One of the key objectives of our adult education course is to develop and refine our long-term competency models of what it means to be adult learners. (The best way to think of this particular class is through the principle of recursion: a group of adult learners, learning to think more creatively and critically about how adults learn to be more effective in managing their own learning .) The competency model is the long term vision; one student nailed the concept in this way:
but I am trying to think of this in terms of what you said last night – that we are trying to develop a large number of competencies, and they are not all going to happen at once, but that we can create learning experiences to take them on a few at a time, so that over the course of a lifetime, we can become exceptionally competent.

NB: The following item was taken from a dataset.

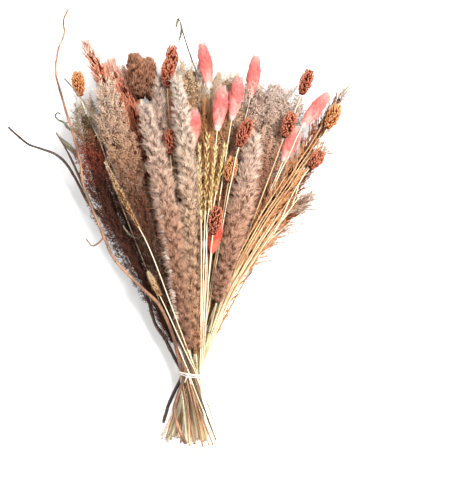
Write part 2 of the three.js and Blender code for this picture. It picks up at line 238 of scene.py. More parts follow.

I clipped this list from Stephen Downes earlier in the semester, and I think it’s really worth going back to. Stephen was responding to a post by Guy Kawasaki which included suggestions like learning “how to write five sentence emails, create powerpoint slides, and survive boring meetings”. Stephen’s list was much more appropriate adult and lifelong learners:
This is, in my view, what you need to learn in order to be successful. Moreover, it is something you can start to learn this year, no matter what grade you’re in, no matter how old you are. I could obviously write much more on each of these topics. But take this as a starting point, follow the suggestions, and learn the rest for yourself. And to educators, I ask, if you are not teaching these things in your classes, why are you not?
Some of the items on the list are things that most courses don’t begin to address, but that are crucial to successful lifelong learning. (The comments to the post are worth a read as well.)
- How to predict consequences
- How to empathize
- How to be creative
- How to Learn
Not a bad long term competency model for the 21st Century.